# START OF Given data

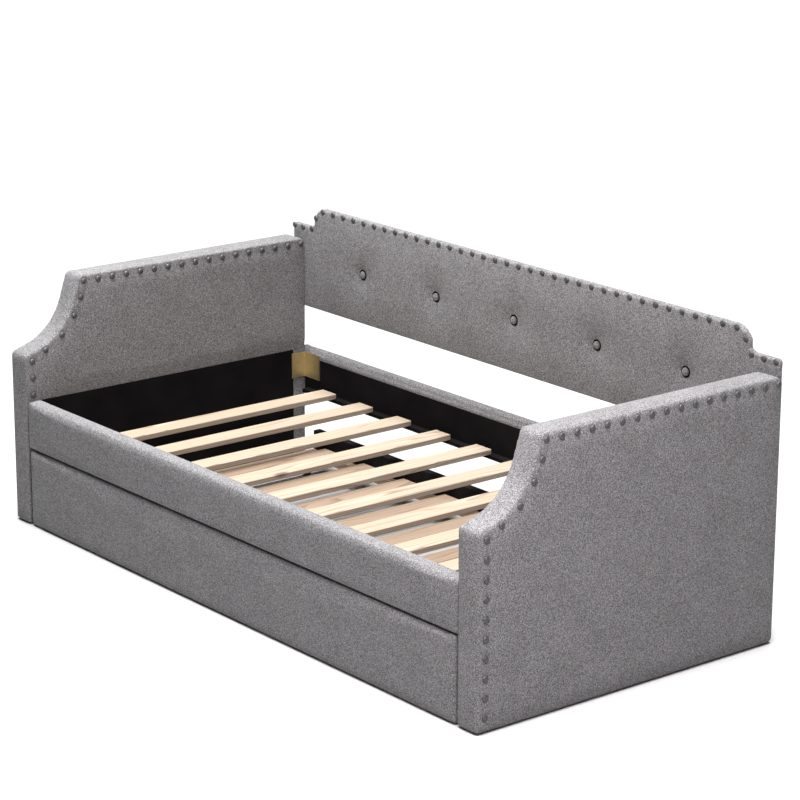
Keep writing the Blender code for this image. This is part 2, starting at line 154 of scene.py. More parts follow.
# %% A small node helper
class Nodes:
    """Adds nodes to one material: node(kind, {input: value or socket}, setting=value)."""

    def __init__(self, name):
        self.material = bpy.data.materials.new(name)
        self.material.use_nodes = True
        self.tree = self.material.node_tree
        self.shader = self.tree.nodes["Principled BSDF"]

    def feed(self, node, inputs):
        for key, value in inputs.items():
            socket = node.inputs[key]
            if isinstance(value, bpy.types.NodeSocket):
                self.tree.links.new(value, socket)
            else:
                socket.default_value = value

    def node(self, kind, inputs=None, **settings):
        node = self.tree.nodes.new("ShaderNode" + kind)
        for key, value in settings.items():
            setattr(node, key, value)
        self.feed(node, inputs or {})
        return node

    def math(self, operation, a, b=0.0, clamp=False):
        made = self.node("Math", {0: a, 1: b}, operation=operation, use_clamp=clamp)
        return made.outputs[0]

    def noise(self, vector, scale, detail=2.0, roughness=0.5):
        made = self.node("TexNoise", {"Vector": vector, "Scale": scale, "Detail": detail,
                                      "Roughness": roughness})
        return made.outputs["Fac"]

    def stretched(self, vector, scale):
        return self.node("Mapping", {"Vector": vector, "Scale": scale}).outputs["Vector"]

    def ramp(self, value, stops):
        ramp = self.node("ValToRGB", {"Fac": value})
        while len(ramp.color_ramp.elements) < len(stops):
            ramp.color_ramp.elements.new(0.5)
        for element, (place, colour) in zip(ramp.color_ramp.elements, stops):
            element.position = place
            element.color = (*colour, 1)
        return ramp.outputs["Color"]

    def mix(self, factor, a, b, blend="MIX"):
        made = self.node("Mix", {"Factor": factor, "A": a, "B": b}, data_type="RGBA",
                         blend_type=blend)
        return made.outputs["Result"]

    def bump(self, height, strength, distance, normal=None):
        inputs = {"Height": height, "Strength": strength, "Distance": distance}
        if normal is not None:
            inputs["Normal"] = normal
        return self.node("Bump", inputs).outputs["Normal"]


print("node helper ready")

# %% [markdown]
# The cloth is a heathered linen-look polyester: its yarn is spun from light and dark
# fibres, so each place where two threads cross has a shade of its own, and close up the
# cloth is salt and pepper. A picture of cloth would be the quick way. Here the crossings
# are the cells of a grid on each piece's own UV map, which is laid out in metres. White
# noise picks each cell's shade, waves across it round the threads, and slower noises give
# the flecks that run along the warp and the faint clouds of a worn bolt. The same waves
# also darken the grooves between the threads in the colour: painted shade.

# %% Grey linen
THREAD = 0.0019


def grey_linen():
    n = Nodes("grey_linen")
    uv = n.node("UVMap", uv_map="cloth").outputs["UV"]
    wander = n.node("TexNoise", {"Vector": uv, "Scale": 60.0, "Detail": 1.0})
    shift = n.node("VectorMath", {0: wander.outputs["Color"], "Scale": 0.0040},
                   operation="SCALE")
    loose = n.node("VectorMath", {0: uv, 1: shift.outputs["Vector"]}, operation="ADD")
    grid = n.stretched(loose.outputs["Vector"], (1 / THREAD, 1 / THREAD, 1))
    parts = n.node("SeparateXYZ", {"Vector": grid})
    cell = n.node("VectorMath", {0: grid}, operation="FLOOR").outputs["Vector"]
    shade = n.node("TexWhiteNoise", {"Vector": cell}, noise_dimensions="2D").outputs["Value"]
    warp = n.math("ABSOLUTE", n.math("SINE", n.math("MULTIPLY", parts.outputs["X"], math.pi)))
    weft = n.math("ABSOLUTE", n.math("SINE", n.math("MULTIPLY", parts.outputs["Y"], math.pi)))
    over = n.math("PINGPONG", n.math("ADD", n.math("FLOOR", parts.outputs["X"]),
                                     n.math("FLOOR", parts.outputs["Y"])), 1.0)
    weave = n.math("ADD", n.math("MULTIPLY", warp, over),
                   n.math("MULTIPLY", weft, n.math("SUBTRACT", 1.0, over)))

    pepper = n.noise(n.stretched(uv, (600, 480, 1)), 1.0, 2.0, 0.7)
    fleck = n.noise(n.stretched(uv, (520, 110, 1)), 1.0, 2.0, 0.6)
    heather = n.math("ADD", n.math("MULTIPLY", shade, 0.26),
                     n.math("ADD", n.math("MULTIPLY", pepper, 0.64),
                            n.math("MULTIPLY", fleck, 0.10)))
    tone = n.ramp(heather, [(0.28, (0.034, 0.034, 0.034)), (0.44, (0.093, 0.092, 0.093)),
                            (0.56, (0.172, 0.170, 0.172)), (0.72, (0.330, 0.327, 0.330))])
    tint = n.mix(n.noise(uv, 21, 2.0), (0.97, 1.015, 0.995, 1), (1.03, 0.975, 1.01, 1))
    cloud = n.mix(1.0, n.ramp(n.noise(uv, 9, 3.0, 0.55), [(0.3, (0.92, 0.92, 0.92)),
                                                         (0.7, (1.06, 1.06, 1.06))]),
                  tint, "MULTIPLY")
    # Painted shade: the colour is darker in the grooves between threads, where the weave wave is
    # low.
    rounded = n.ramp(weave, [(0.0, (0.76, 0.76, 0.76)), (0.7, (1.08, 1.08, 1.08))])
    colour = n.mix(1.0, n.mix(1.0, tone, cloud, "MULTIPLY"), rounded, "MULTIPLY")
    slub = n.math("ADD", weave, n.math("MULTIPLY", heather, 1.6))
    n.feed(n.shader, {"Base Color": colour, "Roughness": 0.95, "Sheen Weight": 0.06,
                      "Sheen Roughness": 0.5, "Specular IOR Level": 0.12,
                      "Normal": n.bump(slub, 0.35, 0.0006)})
    print("linen: a thread every", THREAD * 1000, "mm")
    return n.material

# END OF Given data

[What you have to do] Copy out each line exactly as written.

[Exercise response]
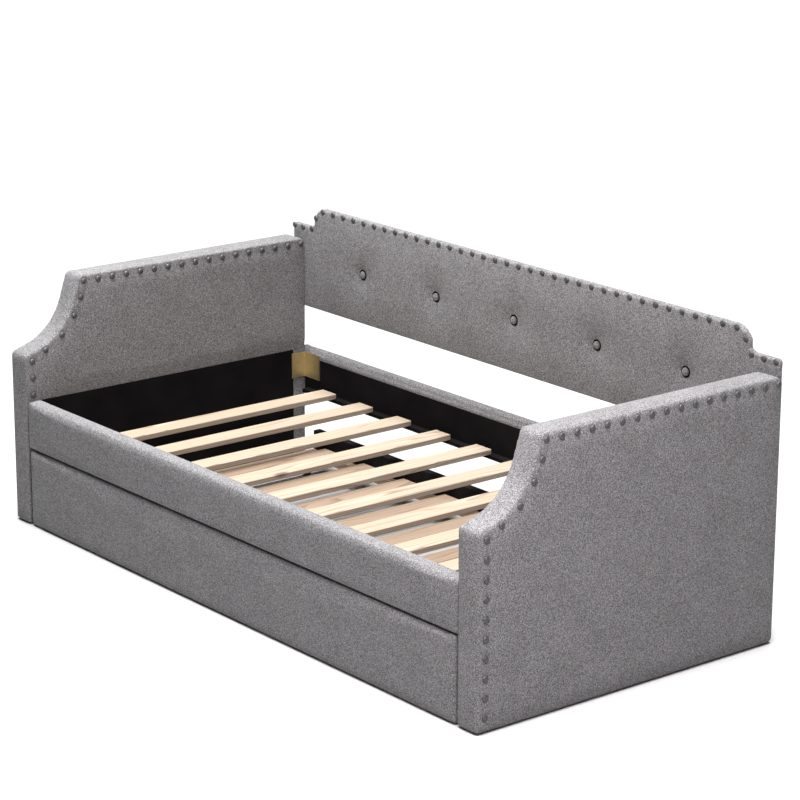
Keep writing the Blender code for this image. This is part 2, starting at line 154 of scene.py. More parts follow.
# %% A small node helper
class Nodes:
    """Adds nodes to one material: node(kind, {input: value or socket}, setting=value)."""

    def __init__(self, name):
        self.material = bpy.data.materials.new(name)
        self.material.use_nodes = True
        self.tree = self.material.node_tree
        self.shader = self.tree.nodes["Principled BSDF"]

    def feed(self, node, inputs):
        for key, value in inputs.items():
            socket = node.inputs[key]
            if isinstance(value, bpy.types.NodeSocket):
                self.tree.links.new(value, socket)
            else:
                socket.default_value = value

    def node(self, kind, inputs=None, **settings):
        node = self.tree.nodes.new("ShaderNode" + kind)
        for key, value in settings.items():
            setattr(node, key, value)
        self.feed(node, inputs or {})
        return node

    def math(self, operation, a, b=0.0, clamp=False):
        made = self.node("Math", {0: a, 1: b}, operation=operation, use_clamp=clamp)
        return made.outputs[0]

    def noise(self, vector, scale, detail=2.0, roughness=0.5):
        made = self.node("TexNoise", {"Vector": vector, "Scale": scale, "Detail": detail,
                                      "Roughness": roughness})
        return made.outputs["Fac"]

    def stretched(self, vector, scale):
        return self.node("Mapping", {"Vector": vector, "Scale": scale}).outputs["Vector"]

    def ramp(self, value, stops):
        ramp = self.node("ValToRGB", {"Fac": value})
        while len(ramp.color_ramp.elements) < len(stops):
            ramp.color_ramp.elements.new(0.5)
        for element, (place, colour) in zip(ramp.color_ramp.elements, stops):
            element.position = place
            element.color = (*colour, 1)
        return ramp.outputs["Color"]

    def mix(self, factor, a, b, blend="MIX"):
        made = self.node("Mix", {"Factor": factor, "A": a, "B": b}, data_type="RGBA",
                         blend_type=blend)
        return made.outputs["Result"]

    def bump(self, height, strength, distance, normal=None):
        inputs = {"Height": height, "Strength": strength, "Distance": distance}
        if normal is not None:
            inputs["Normal"] = normal
        return self.node("Bump", inputs).outputs["Normal"]


print("node helper ready")

# %% [markdown]
# The cloth is a heathered linen-look polyester: its yarn is spun from light and dark
# fibres, so each place where two threads cross has a shade of its own, and close up the
# cloth is salt and pepper. A picture of cloth would be the quick way. Here the crossings
# are the cells of a grid on each piece's own UV map, which is laid out in metres. White
# noise picks each cell's shade, waves across it round the threads, and slower noises give
# the flecks that run along the warp and the faint clouds of a worn bolt. The same waves
# also darken the grooves between the threads in the colour: painted shade.

# %% Grey linen
THREAD = 0.0019


def grey_linen():
    n = Nodes("grey_linen")
    uv = n.node("UVMap", uv_map="cloth").outputs["UV"]
    wander = n.node("TexNoise", {"Vector": uv, "Scale": 60.0, "Detail": 1.0})
    shift = n.node("VectorMath", {0: wander.outputs["Color"], "Scale": 0.0040},
                   operation="SCALE")
    loose = n.node("VectorMath", {0: uv, 1: shift.outputs["Vector"]}, operation="ADD")
    grid = n.stretched(loose.outputs["Vector"], (1 / THREAD, 1 / THREAD, 1))
    parts = n.node("SeparateXYZ", {"Vector": grid})
    cell = n.node("VectorMath", {0: grid}, operation="FLOOR").outputs["Vector"]
    shade = n.node("TexWhiteNoise", {"Vector": cell}, noise_dimensions="2D").outputs["Value"]
    warp = n.math("ABSOLUTE", n.math("SINE", n.math("MULTIPLY", parts.outputs["X"], math.pi)))
    weft = n.math("ABSOLUTE", n.math("SINE", n.math("MULTIPLY", parts.outputs["Y"], math.pi)))
    over = n.math("PINGPONG", n.math("ADD", n.math("FLOOR", parts.outputs["X"]),
                                     n.math("FLOOR", parts.outputs["Y"])), 1.0)
    weave = n.math("ADD", n.math("MULTIPLY", warp, over),
                   n.math("MULTIPLY", weft, n.math("SUBTRACT", 1.0, over)))

    pepper = n.noise(n.stretched(uv, (600, 480, 1)), 1.0, 2.0, 0.7)
    fleck = n.noise(n.stretched(uv, (520, 110, 1)), 1.0, 2.0, 0.6)
    heather = n.math("ADD", n.math("MULTIPLY", shade, 0.26),
                     n.math("ADD", n.math("MULTIPLY", pepper, 0.64),
                            n.math("MULTIPLY", fleck, 0.10)))
    tone = n.ramp(heather, [(0.28, (0.034, 0.034, 0.034)), (0.44, (0.093, 0.092, 0.093)),
                            (0.56, (0.172, 0.170, 0.172)), (0.72, (0.330, 0.327, 0.330))])
    tint = n.mix(n.noise(uv, 21, 2.0), (0.97, 1.015, 0.995, 1), (1.03, 0.975, 1.01, 1))
    cloud = n.mix(1.0, n.ramp(n.noise(uv, 9, 3.0, 0.55), [(0.3, (0.92, 0.92, 0.92)),
                                                         (0.7, (1.06, 1.06, 1.06))]),
                  tint, "MULTIPLY")
    # Painted shade: the colour is darker in the grooves between threads, where the weave wave is
    # low.
    rounded = n.ramp(weave, [(0.0, (0.76, 0.76, 0.76)), (0.7, (1.08, 1.08, 1.08))])
    colour = n.mix(1.0, n.mix(1.0, tone, cloud, "MULTIPLY"), rounded, "MULTIPLY")
    slub = n.math("ADD", weave, n.math("MULTIPLY", heather, 1.6))
    n.feed(n.shader, {"Base Color": colour, "Roughness": 0.95, "Sheen Weight": 0.06,
                      "Sheen Roughness": 0.5, "Specular IOR Level": 0.12,
                      "Normal": n.bump(slub, 0.35, 0.0006)})
    print("linen: a thread every", THREAD * 1000, "mm")
    return n.material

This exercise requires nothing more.